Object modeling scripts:
--- --- ---
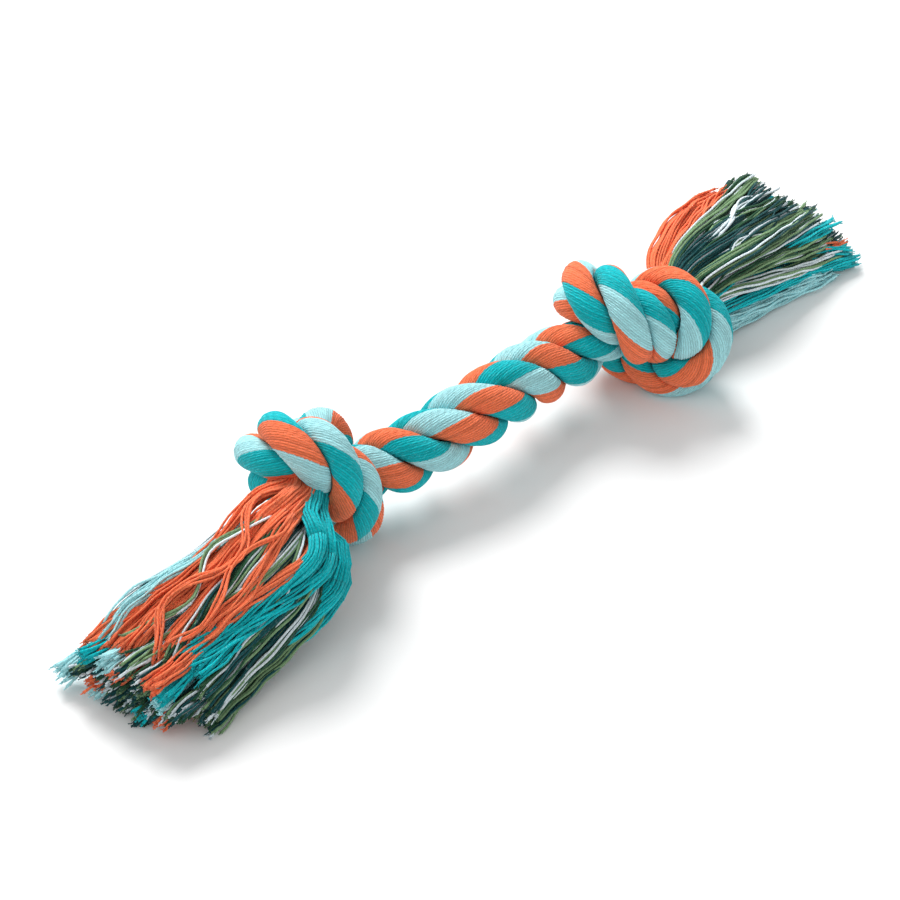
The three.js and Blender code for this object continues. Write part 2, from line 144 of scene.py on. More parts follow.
# Extra turns of each strand's yarns, at places along the rope in millimetres
TURN_TABLE = [
    [(0, 0.0), (185, 0.0), (204, -0.16), (218, -0.16), (245, 0.0), (445, 0.0)]
    + [(470, 0.45), (505, 0.22), (650, 0.22)],
    [(0, 0.41), (55, 0.41), (130, -0.18), (185, -0.28), (205, -0.28), (240, 0.0)]
    + [(400, 0.0), (440, 0.42), (650, 0.42)],
    [(0, 0.0), (160, -0.1), (200, -0.1), (240, 0.0), (470, 0.0), (520, 0.14), (650, 0.14)],
]

# Tassels. A tassel's middle runs reach millimetres out for side millimetres sideways.
# Along is measured from the throat's pivot, across from the tassel's middle and up from
# the floor, all in millimetres. The section gives the middle of the brush and half its
# width and height. A bunch is a count of yarns and the way that it takes. Filling is how
# many more bunches fill the section, and seed starts the random draws.
LEFT_BUNCHES = {
    "orange": [
        (32, (-17, 2, 46), (-5, 6, 51), (6, 4, 49), (18, 3, 45), (34, 0, 38), (52, -6, 31), (70, -9, 24)),
        (
            22, (-17, -3, 45), (-4, -5, 48), (8, -6, 45), (20, -6, 40),
            (36, -9, 34), (52, -14, 28), (71, -17, 21),
        ),
        (19, (-17, -8, 41), (2, -9, 42), (15, -4, 40), (34, -12, 33), (56, -20, 27), (72, -25, 21)),
        (16, (-17, 6, 46), (4, 10, 50), (19, 8, 44), (37, 5, 37), (53, 3, 30), (68, 1, 22)),
        (22, (-17, 8, 45), (4, 14, 49), (16, 16, 46), (33, 17, 38), (46, 14, 32), (58, 11, 24)),
        (19, (-12, 14, 36), (10, 25, 41), (23, 22, 38), (36, 18, 34), (45, 13, 29), (56, 8, 22)),
        (16, (-10, 8, 28), (36, 14, 16), (66, 5, 6)),
        (14, (-10, -4, 26), (38, -6, 8), (74, -9, 3)),
        (5, (-17, 0, 46), (6, -2, 52), (26, 8, 45), (50, -6, 37), (68, 2, 25)),
        (4, (-17, 4, 46), (8, 16, 50), (26, 8, 46), (48, 12, 36), (62, 4, 27)),
    ],
    "teal": [
        (35, (-17, 10, 44), (-6, 16, 47), (0, 24, 45), (8, 28, 42), (20, 24, 37), (34, 19, 32), (60, 11, 25)),
        (
            32, (-17, 12, 40), (-8, 21, 43), (2, 30, 38), (14, 29, 33),
            (27, 26, 31), (44, 21, 27), (62, 18, 23),
        ),
        (49, (-14, 8, 34), (-9, 27, 34), (1, 33, 27), (14, 32, 22), (30, 27, 17), (46, 20, 13), (58, 14, 9)),
        (27, (-14, 8, 28), (-10, 28, 24), (4, 32, 18), (18, 30, 13), (34, 26, 10), (48, 22, 8)),
        (14, (-10, 4, 32), (38, 4, 18), (74, 2, 9)),
        (14, (-10, 10, 30), (38, 13, 14), (70, 12, 6)),
    ],
    "pale": [
        (35, (-12, -5, 32), (8, -10, 32), (32, -15, 23), (58, -24, 13), (79, -32, 7)),
        (22, (-12, -2, 38), (10, -4, 42), (24, -8, 38), (42, -16, 33), (57, -21, 28), (66, -22, 23)),
        (19, (-10, -7, 28), (14, -12, 20), (40, -19, 8), (72, -23, 3)),
    ],
    "core": [
        (40, (-14, 6, 38), (6, 12, 46), (20, 12, 44), (32, 10, 39), (46, 8, 32), (64, 7, 23)),
        (30, (-14, 8, 37), (8, 18, 44), (24, 18, 40), (38, 13, 34), (50, 10, 28), (66, 9, 20)),
        (40, (-10, 12, 26), (8, 30, 20), (26, 30, 13), (44, 27, 8), (67, 25, 4)),
        (35, (-10, 14, 30), (10, 30, 27), (28, 30, 21), (46, 27, 16), (68, 26, 11)),
        (32, (-10, 12, 30), (12, 28, 32), (30, 27, 27), (48, 24, 22), (67, 23, 18)),
        (24, (-12, -4, 36), (12, -9, 38), (26, -12, 35), (42, -18, 30), (54, -22, 26), (64, -24, 21)),
        (4, (-14, 2, 40), (8, 6, 50), (28, -4, 44), (46, 2, 37), (66, -12, 26)),
        (4, (-14, 8, 38), (8, 22, 44), (30, 26, 29), (48, 18, 25), (66, 22, 8)),
    ],
}
LEFT_TASSEL = {
    "reach": 84.0,
    "side": -14.0,
    "filling": 26,
    "seed": 11,
    "section": [
        (-10, 3, 34, 8, 8), (6, 8, 30, 12, 12),
        (24, 8, 22, 16, 14), (44, 4, 17, 20, 13), (78, -3, 13, 26, 12),
    ],
    "bunches": LEFT_BUNCHES,
}
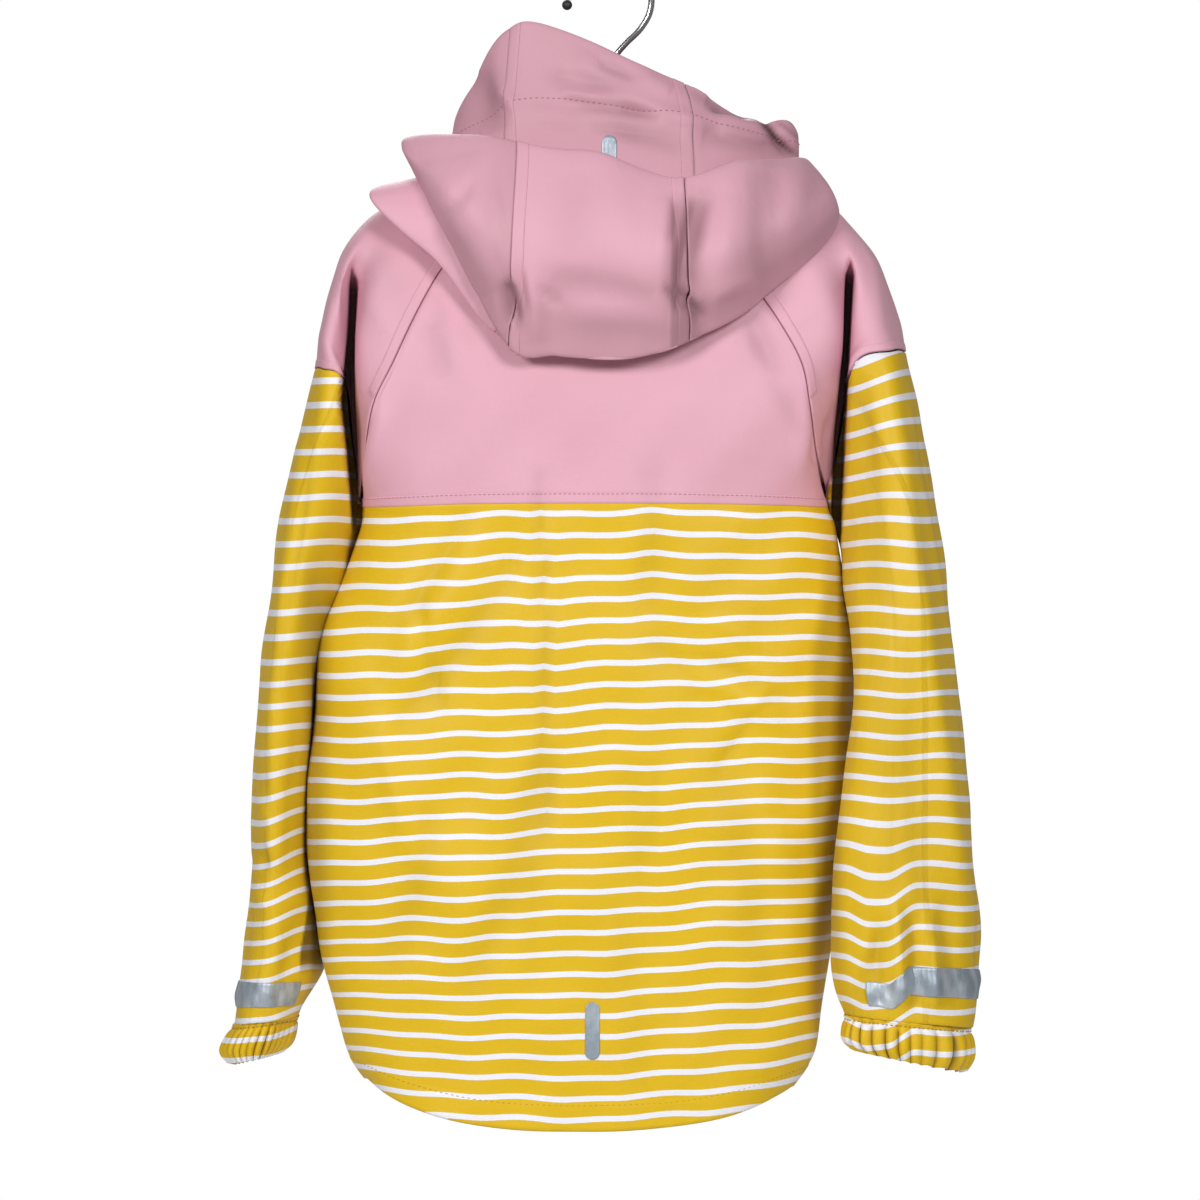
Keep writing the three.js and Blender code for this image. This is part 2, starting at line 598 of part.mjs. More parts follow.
// columns: x, z of the wire below the crook
const wireBelow = [[-19, -42], [-10, -51], [-3.5, -59], [-0.8, -68], [0, -80], [0, -124.7]];
const crook = Array.from({ length: crookPoints }, (_, i) => {
  const turn = mix(crookStart, crookEnd, i / (crookPoints - 1));
  return new THREE.Vector3(crookRadius * Math.cos(turn), 0, crookZ + crookRadius * Math.sin(turn));
});
const wirePath = new THREE.CatmullRomCurve3([
  ...crook,
  ...wireBelow.map(([x, z]) => new THREE.Vector3(x, 0, z)),
], false, 'centripetal');
const wireOutline = new THREE.Shape().absarc(0, 0, wireRadius, 0, 2 * Math.PI, false);
add('hanger_hook', new THREE.ExtrudeGeometry(wireOutline, {
  extrudePath: wirePath, steps: 44, curveSegments: 5,
}), chrome);
const tipStart = wirePath.getPoint(0);
const tipWay = wirePath.getTangent(0);
const tip = add('hook_tip', new THREE.SphereGeometry(tipRadius, 12, 8), rubber);
tip.position.copy(tipStart).addScaledVector(tipWay, -(tipRadius + seamGap));

// columns: x, z of the top of the arms
const armTops = [
  [-136, -155.5], [-120, -151.6], [-103, -147.9], [-67, -141], [-35, -131.5], [0, -125],
  [35, -131.5], [70, -141], [105, -147.9], [122, -151.6], [139, -155.5],
];
const armPath = new THREE.CatmullRomCurve3(
  armTops.map(([x, z]) => new THREE.Vector3(x, 0, z - armHeight / 2)), false, 'centripetal');
const armCorner = 3;
const armOutline = new THREE.Shape([
  [-armDepth / 2 + armCorner, -armHeight / 2], [armDepth / 2 - armCorner, -armHeight / 2],
  [armDepth / 2, -armHeight / 2 + armCorner], [armDepth / 2, armHeight / 2 - armCorner],
  [armDepth / 2 - armCorner, armHeight / 2], [-armDepth / 2 + armCorner, armHeight / 2],
  [-armDepth / 2, armHeight / 2 - armCorner], [-armDepth / 2, -armHeight / 2 + armCorner],
].map(([x, y]) => new THREE.Vector2(x, y)));
add('hanger_arms', new THREE.ExtrudeGeometry(armOutline, { extrudePath: armPath, steps: 24 }), plastic);

export default group;
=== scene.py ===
# Child's hooded raincoat on a wire hanger, seen from behind.
# Sizes are in millimetres until a mesh is made; +Z is up and the coat's back is towards +Y.
import bpy
import numpy as np
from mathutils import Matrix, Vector


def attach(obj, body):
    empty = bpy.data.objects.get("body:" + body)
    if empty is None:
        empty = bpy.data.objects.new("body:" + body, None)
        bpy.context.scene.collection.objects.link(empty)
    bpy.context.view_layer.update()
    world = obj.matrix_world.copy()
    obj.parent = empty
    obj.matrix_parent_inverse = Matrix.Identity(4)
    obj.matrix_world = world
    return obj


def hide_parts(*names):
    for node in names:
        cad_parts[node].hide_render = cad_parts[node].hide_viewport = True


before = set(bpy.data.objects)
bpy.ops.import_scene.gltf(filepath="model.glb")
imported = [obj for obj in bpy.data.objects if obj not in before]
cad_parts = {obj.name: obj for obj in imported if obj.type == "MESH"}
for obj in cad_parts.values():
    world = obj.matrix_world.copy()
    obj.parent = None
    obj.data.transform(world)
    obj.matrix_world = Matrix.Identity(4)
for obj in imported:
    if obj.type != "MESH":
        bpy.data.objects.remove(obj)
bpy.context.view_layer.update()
scene = bpy.context.scene
scene.view_settings.view_transform = "Standard"
print("frame loaded:", len(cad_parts), "nodes")

mm = 0.001
fullTurn = 2 * np.pi


# Curves and grids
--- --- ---
_The task_
Between the line containing "if empty is" and the line containing "bpy.data.objects.remove(obj)" lies the part to return. Return it exactly, counting both of those lines.

_Full response_
    if empty is None:
        empty = bpy.data.objects.new("body:" + body, None)
        bpy.context.scene.collection.objects.link(empty)
    bpy.context.view_layer.update()
    world = obj.matrix_world.copy()
    obj.parent = empty
    obj.matrix_parent_inverse = Matrix.Identity(4)
    obj.matrix_world = world
    return obj


def hide_parts(*names):
    for node in names:
        cad_parts[node].hide_render = cad_parts[node].hide_viewport = True


before = set(bpy.data.objects)
bpy.ops.import_scene.gltf(filepath="model.glb")
imported = [obj for obj in bpy.data.objects if obj not in before]
cad_parts = {obj.name: obj for obj in imported if obj.type == "MESH"}
for obj in cad_parts.values():
    world = obj.matrix_world.copy()
    obj.parent = None
    obj.data.transform(world)
    obj.matrix_world = Matrix.Identity(4)
for obj in imported:
    if obj.type != "MESH":
        bpy.data.objects.remove(obj)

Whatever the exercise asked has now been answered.